Edit: For reference/comparison, this is after closing Steam:

image

rhoot commented 1 year ago

I just tried building/installing mesa 23.1.5. I have had shaders compiling for over an hour now, and no fossilize_replay process has ever gone above 544M in the resident set. So it definitely seems like a regression in 23.1.6.

kakra commented 1 year ago

You can see the remnants of the memory usage in that screenshot too. How the swap is completely full, and 100% of the free memory is now used for cache. As best I can tell, Steam was using the CPU to download cached shaders, so that CPU usage is likely expected.

This looks a lot like the memory behavior I'm seeing from 6.x kernels not only with fossilize but all sorts of processes. Especially here, it looks like fossilize does not use shared memory at all, and memory usage is too high by a factor of 10.

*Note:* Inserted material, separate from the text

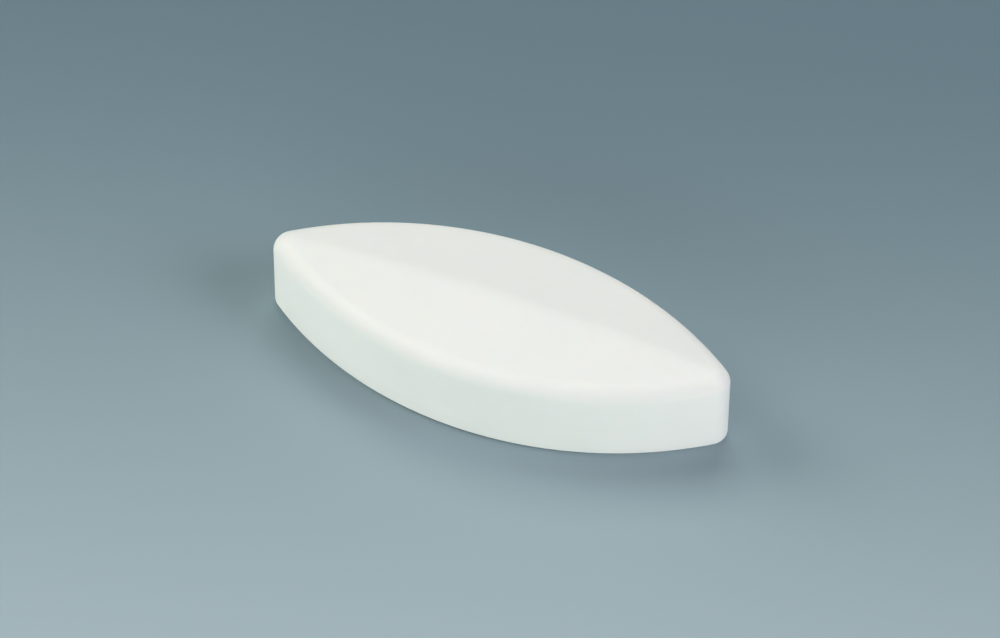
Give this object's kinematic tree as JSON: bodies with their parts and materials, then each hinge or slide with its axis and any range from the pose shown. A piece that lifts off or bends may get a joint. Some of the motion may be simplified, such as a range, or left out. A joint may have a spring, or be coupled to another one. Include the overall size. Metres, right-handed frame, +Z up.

See if your kernel has /sys/kernel/mm/transparent_hugepage and if yes, run as root after a fresh reboot and before starting Steam:

echo within_size >/sys/kernel/mm/transparent_hugepage/shmem_enabled
echo madvise >/sys/kernel/mm/transparent_hugepage/enabled
echo defer+madvise >/sys/kernel/mm/transparent_hugepage/defrag
echo 64 >/sys/kernel/mm/transparent_hugepage/khugepaged/max_ptes_none
echo 8 >/sys/kernel/mm/transparent_hugepage/khugepaged/max_ptes_swap
echo 32 >/sys/kernel/mm/transparent_hugepage/khugepaged/max_ptes_shared

This should reduce memory pressure but if you're still seeing high swap pressure, try booting with kernel cmdline cgroup_disable=memory and then try this test again. How to adjust the kernel cmdline or set the above settings permanently, is specific to your distribution.

So it definitely seems like a regression in 23.1.6.

This is very possible, too.

rhoot commented 1 year ago

This should reduce memory pressure but if you're still seeing high swap pressure, [...]

To be clear, swap didn't start filling up until my physical RAM had been fully consumed.

Downgrading to mesa 23.1.5 without changing anything else about the system also caused shared memory usage to go up. This is what it looks like after the downgrade:

image

NextGenRyo commented 1 year ago

I am suffering from this exact same problem after a system update on manjaro. In that update was mesa 23.1.6. Any updates on this?

kisak-valve commented 1 year ago

This is a mesa/RADV regression limited to mesa 23.1.6.

Caused by https://gitlab.freedesktop.org/mesa/mesa/-/merge_requests/24579, and should be fixed by https://gitlab.freedesktop.org/mesa/mesa/-/merge_requests/24949 and https://gitlab.freedesktop.org/mesa/mesa/-/merge_requests/24896.

The practical fix is to update to mesa 23.1.7 or newer, which includes these.

There's nothing more to be done on Fossilize's side.

rhoot commented 1 year ago

The practical fix is to update to mesa 23.1.7 or newer, which includes these.

There's nothing more to be done on Fossilize's side.

Yep, 23.1.7 seems to fix it. Thanks!